If lock is held but health check fails repeatedly:

  1. Log warning: "Server appears unresponsive"
  2. After N retries, suggest: "Try 'kill -9 ${pid}' and retry"

Port Conflict

If preferred port is in use:

  1. Automatically try next port (3539, 3540, ...)
  2. Store actual port in server.lock
  3. CLI reads from lock file, so it always connects to correct port

Future Considerations

Multi-Graph Scenarios

The graph_label based directory structure supports multiple graphs in the same workspace. Each graph has independent:

  • Server process
  • Port allocation
  • BEL database
  • Idle timeout

Remote Servers

The current design assumes localhost. Future extensions could support:

  • Remote server URLs in config
  • SSH tunneling
  • Cloud-hosted servers

Job Re-entrance

Currently, if a server crashes mid-build, job runs are orphaned.
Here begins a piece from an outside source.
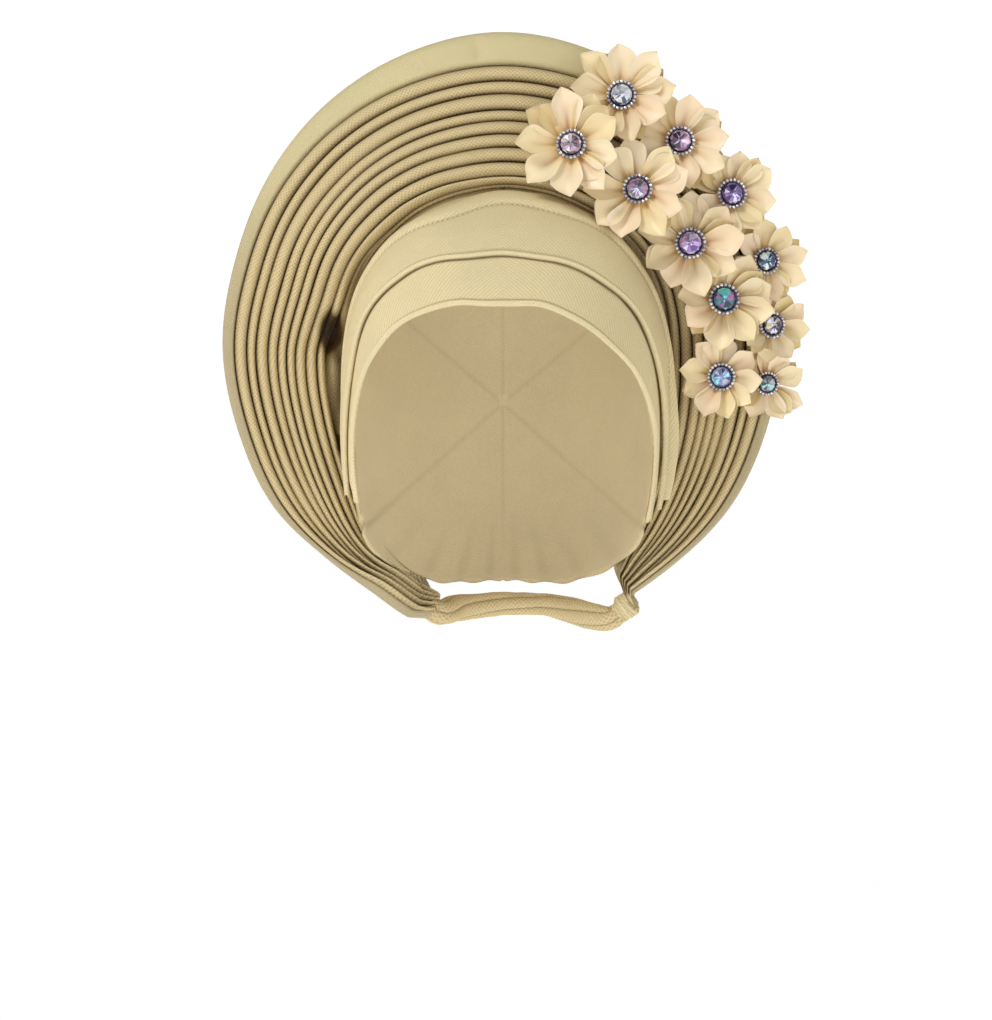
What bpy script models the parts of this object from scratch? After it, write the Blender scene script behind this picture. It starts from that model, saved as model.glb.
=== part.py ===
"""Tied gele head tie: a fitted cap with two bands, a pleated fan and a spray of jewelled ribbon flowers.

Units are metres, +Z is up, the wearer faces -Y and the wearer's left is +X.
The origin is the middle of the head hollow at eye level, where the tie sits on the head.
"""

import math

import bmesh
import bpy
from mathutils import Matrix, Vector
from mathutils.bvhtree import BVHTree

MM = 0.001

# Head hollow that the cap is cut to
HEAD_HALF_WIDTH = 70.5 * MM
HEAD_CROWN = 103.0 * MM
HEAD_BELOW = 110.0 * MM
HEAD_FRONT = 91.0 * MM
HEAD_REAR = 98.0 * MM
HEAD_CENTRE_Y = 5.0 * MM
HEAD_FULLNESS = 0.08

# Cloth layers on the head
CAP_WALL = 1.2 * MM
BROW_CLOTH = 1.4 * MM
BROW_HEM = 0.9 * MM
CROWN_CLOTH = 1.6 * MM
CROWN_ROLL = 0.9 * MM
CROWN_FLARE = 8.0 * MM
CLOTH_REST = 0.5 * MM
SEAT_GAP = 0.3 * MM
END_GAP = 0.5 * MM

# Degrees of turn: the cap's edge behind the brow band's, the brow band under the crown band, and the
# crown band's step down from the brow band to the cap
CAP_SET_BACK = 2.5
BROW_TUCK = 5.0
CROWN_STEP = 8.0

# Pleated fan
FAN_CENTRE_Z = 30.0 * MM
FAN_REACH = 139.2 * MM
FAN_SET_BACK = 14.0 * MM
FAN_LEAN = math.radians(13.0)
FAN_BOW = 15.0 * MM
FAN_WALL = 2.2 * MM
PLEAT_RISE = 3.2 * MM
FAN_BACK_GROOVE = 1.2 * MM
ROOT_STAND_OFF = 8.0 * MM
ROOT_EASE = 0.05

# Nape roll and side knot
ROLL_RADIUS = 6.5 * MM
ROLL_TWIST = math.radians(300.0)
ROLL_LOBE = 1.0 * MM
ROLL_END_SHARE = 0.6
KNOT_RADIUS = 6.2 * MM
KNOT_LENGTH = 12.0 * MM
KNOT_GROOVE = 1.1 * MM
KNOT_SHIFT = 4.0 * MM
KNOT_END_SHARE = 0.12

# Ribbon flowers
PETAL_COUNT = 9
PETAL_REACH = 22.0 * MM
PETAL_HALF_WIDTH = 5.3 * MM
PETAL_CLOTH = 0.9 * MM
PETAL_CUP = 3.2 * MM
PETAL_GUTTER = 1.4 * MM
HUB_RADIUS = 4.6 * MM
STEM_RADIUS = 2.4 * MM
FLOWER_LIFT = 7.0 * MM

# Jewelled centres
SETTING_RADIUS = 6.9 * MM
SETTING_HEIGHT = 2.9 * MM
SETTING_WALL = 1.5 * MM
SETTING_FLOOR = 0.8 * MM
STONE_CLEARANCE = 0.25 * MM
STONE_CROWN = 2.1 * MM
STONE_TABLE_SHARE = 0.46
STONE_PAVILION_SHARE = 0.62

# Edges of the two bands, a row for each bearing round the face. Bearings are degrees from straight up,
# plus towards the wearer's left. Edges are degrees of turn from straight ahead. The flare is the
# share of CROWN_FLARE by which the crown band's outer edge stands off the head.
BAND_EDGES = (
    # bearing, face edge, crown low edge, crown outer edge, flare
    (-120, 75, 84, 94, 0.00),
    (-100, 71.8, 77, 93, 0.00),
    (-85, 62.5, 70.5, 90, 0.00),
    (-70, 48.5, 64.5, 82, 0.00),
    (-50, 33, 50.5, 69, 0.00),
    (-25, 25.2, 41.2, 60.5, 0.00),
    (0, 23.8, 39, 64.5, 0.00),
    (25, 25, 39.5, 62.8, 0.00),
    (50, 30, 46.5, 69.5, 0.15),
    (70, 42, 61.5, 80, 0.45),
    (85, 59, 73, 84, 0.75),
    (100, 74.5, 80, 87, 1.00),
    (120, 79.5, 84, 90, 0.55),
)

# Nape edge of the cap, in degrees of turn, for bearings below the bands
NAPE_EDGE = (
    # bearing, turn
    (120, 88),
    (130, 104),
    (140, 116),
    (160, 126),
    (180, 129),
)

# Sections of the fan, a row for each angle from straight up round the fan's middle. Reach is the
# share of FAN_REACH, lift the share of ROOT_STAND_OFF, bow and rise shares of FAN_BOW and PLEAT_RISE,
# hollow the share of the width between the cap and the first pleat, and top the share of the top's
# pleat widths against the side's.
FAN_SECTIONS = (
    # angle, reach, root bearing, root turn, lift, hollow, bow, rise, top
    (-161, 0.992, -145, 121, 0.90, 0.05, 0.15, 0.45, 0.0),
    (-152, 0.960, -136, 117, 0.80, 0.06, 0.30, 0.60, 0.0),
    (-140, 0.949, -124, 112, 0.50, 0.08, 0.50, 0.80, 0.0),
    (-126, 0.955, -108, 107, 0.12, 0.12, 0.75, 1.00, 0.0),
    (-110, 0.935, -92, 104, 0.10, 0.19, 1.00, 1.00, 0.0),
    (-92, 0.926, -77, 100, 0.05, 0.19, 1.00, 1.00, 0.0),
    (-74, 0.926, -62, 90, 0.05, 0.13, 0.80, 1.00, 0.1),
    (-56, 0.937, -46, 72, 0.05, 0.05, 0.55, 1.00, 0.35),
    (-38, 0.960, -31, 67, 0.05, 0.03, 0.42, 1.00, 0.65),
    (-19, 0.983, -15, 67, 0.05, 0.03, 0.40, 1.00, 0.9),
    (0, 1.000, 0, 69, 0.05, 0.03, 0.40, 1.00, 1.0),
    (19, 0.983, 15, 68, 0.05, 0.03, 0.40, 1.00, 0.9),
    (38, 0.960, 31, 68, 0.05, 0.03, 0.42, 1.00, 0.65),
    (56, 0.937, 46, 76, 0.05, 0.05, 0.50, 1.00, 0.35),
    (74, 0.926, 62, 90, 0.05, 0.10, 0.60, 1.00, 0.1),
    (92, 0.926, 77, 99, 0.05, 0.14, 0.65, 1.00, 0.0),
    (110, 0.935, 92, 103, 0.10, 0.14, 0.65, 1.00, 0.0),
    (126, 0.950, 107, 107, 0.12, 0.12, 0.60, 1.00, 0.0),
    (140, 0.953, 122, 111, 0.35, 0.08, 0.45, 0.80, 0.0),
    (147, 0.958, 128, 112, 0.45, 0.07, 0.32, 0.62, 0.0),
    (152.5, 0.966, 133, 112, 0.56, 0.05, 0.15, 0.45, 0.0),
)
FAN_STATIONS = 32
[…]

Future work:

  • Detect orphaned job runs on startup
  • Resume or mark as failed
  • Track external job processes (e.g., Databricks jobs)

Implementation Checklist

  • Extend DatabuildConfig with graph_label and idle_timeout_seconds
  • Create ServerLock struct for reading/writing lock file
  • Implement file locking with flock()
  • Implement daemonization (double-fork pattern)
  • Add auto-start logic to existing CLI commands
  • Add databuild stop command
  • Add databuild status command
  • Update example configs with graph_label
  • Add integration tests for server lifecycle